World Cup flag-waving madness lost on football-crazy fans
There hasn’t been a problem not made worse by wrapping the colours around it
The surest sign of the ethical vacuum at the heart of this tournament came over the weekend when the Brazilian minister for justice sprinted to the flag in a limp attempt to cajole domestic public opinion into ignoring reality. Photograph: Reuters
It kicks off on Thursday, a whole month of the World Cup. And it’s great really. Mostly in that it’s hard to take even a minor interest in sport and not eagerly anticipate the most popular event on the planet. But there’s some queasiness in the anticipation also; nothing a doctor can cure, unless maybe a doctor of sociology, or vexillology.
It’s the flag waving you see; can’t stand it. Hate it in fact. If the world doesn’t need any more of anything right now it is flag waving. There’s not a problem that can’t be made worse by wrapping a flag around it. It’s like trying to staunch the flow of reason with a tourniquet of bullshit.
Every time an athlete does a lap of honour, celebrating individual achievement by enveloping themselves in the colours of a nation that mostly contributed only disinterest, a little part of me burps. When it comes to flags, I’m with Hendrix, only flying the freak flag high.
Football though doesn’t do freak, or subtlety. Football flags are loud and ubiquitous. Objecting to fans waving flags is as futile as objecting to alcohol in a boozer. There’s something primal in the urge to show colours, clearly some instinctive need to belong by bellowing separateness.
The GAA for instance is built on supposed differences established by scrapes of a Civil Service pencil in Whitehall centuries ago. Regional stereotyping is the mostly harmless consequence and it at least results in a geographical edge over the often random choice of an overseas soccer club to pledge allegiance to.
Sense of identity No doubt there’s a profound sociological dimension to all of it. There usually is. Once dismissed as a long explanation for why ultimately no one’s to blame for anything, sociology is an easy gag, the drummer in the college band hanging out with real academics.
However even those most sceptical of the social sciences would probably concede the change in tone when flag-waving turns national. Even at its most light hearted the nationalism card involves an undertow of “them and us” separation, pandering to the profoundly sad fact that so many feel the most distinctive thing about themselves is the random piece of rock upon which they happen to have been spawned.

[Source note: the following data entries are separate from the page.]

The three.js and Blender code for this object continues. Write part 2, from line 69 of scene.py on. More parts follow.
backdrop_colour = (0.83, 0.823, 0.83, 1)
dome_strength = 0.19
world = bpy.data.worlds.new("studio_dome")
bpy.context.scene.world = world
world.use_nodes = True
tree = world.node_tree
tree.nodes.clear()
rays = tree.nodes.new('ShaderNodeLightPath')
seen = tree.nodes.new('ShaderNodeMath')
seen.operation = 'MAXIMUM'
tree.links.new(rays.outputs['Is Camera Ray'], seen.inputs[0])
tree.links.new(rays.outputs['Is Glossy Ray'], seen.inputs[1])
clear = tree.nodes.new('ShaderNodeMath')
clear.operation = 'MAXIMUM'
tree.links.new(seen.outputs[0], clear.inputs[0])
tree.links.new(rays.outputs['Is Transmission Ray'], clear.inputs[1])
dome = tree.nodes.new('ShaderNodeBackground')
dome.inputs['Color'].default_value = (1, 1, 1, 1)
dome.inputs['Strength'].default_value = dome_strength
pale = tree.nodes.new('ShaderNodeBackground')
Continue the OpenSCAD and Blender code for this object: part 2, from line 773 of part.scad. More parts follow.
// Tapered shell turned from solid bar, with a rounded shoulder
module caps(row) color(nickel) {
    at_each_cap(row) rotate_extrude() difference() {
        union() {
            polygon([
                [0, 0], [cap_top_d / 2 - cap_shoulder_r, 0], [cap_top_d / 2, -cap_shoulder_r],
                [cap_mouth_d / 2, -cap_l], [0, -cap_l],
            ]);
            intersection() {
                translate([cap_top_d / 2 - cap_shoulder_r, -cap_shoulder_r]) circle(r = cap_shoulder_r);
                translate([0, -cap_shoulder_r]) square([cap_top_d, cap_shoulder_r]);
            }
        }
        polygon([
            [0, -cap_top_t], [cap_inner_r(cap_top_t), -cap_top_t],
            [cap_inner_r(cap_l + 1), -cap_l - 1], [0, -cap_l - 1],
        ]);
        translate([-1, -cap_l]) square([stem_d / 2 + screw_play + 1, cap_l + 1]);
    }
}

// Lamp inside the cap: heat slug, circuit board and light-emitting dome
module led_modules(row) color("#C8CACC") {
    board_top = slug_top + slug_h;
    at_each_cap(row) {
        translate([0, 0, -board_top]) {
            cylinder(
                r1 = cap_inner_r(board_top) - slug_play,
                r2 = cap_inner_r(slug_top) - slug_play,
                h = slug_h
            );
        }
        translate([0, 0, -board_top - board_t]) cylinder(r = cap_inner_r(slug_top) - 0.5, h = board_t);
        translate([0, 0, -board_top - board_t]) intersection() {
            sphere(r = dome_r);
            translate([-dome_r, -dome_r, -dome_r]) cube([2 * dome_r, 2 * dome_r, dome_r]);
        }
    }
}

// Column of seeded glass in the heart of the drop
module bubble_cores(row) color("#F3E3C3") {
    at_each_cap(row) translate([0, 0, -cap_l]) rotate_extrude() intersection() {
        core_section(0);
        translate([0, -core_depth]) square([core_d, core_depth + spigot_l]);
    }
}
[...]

So much of the next month will come wrapped in faux-patriotism, from the relatively harmless to the systematically cynical, and all of it proving how running to the flag isn’t so much the last refuge of the scoundrel as the chancer’s dying kick. Calling on the flag is what you do when the locker is empty of anything substantial. For instance all you need to know about England’s hopes in Brazil is that Roy Hodgson insists that Wayne Rooney sings God Save The Queen.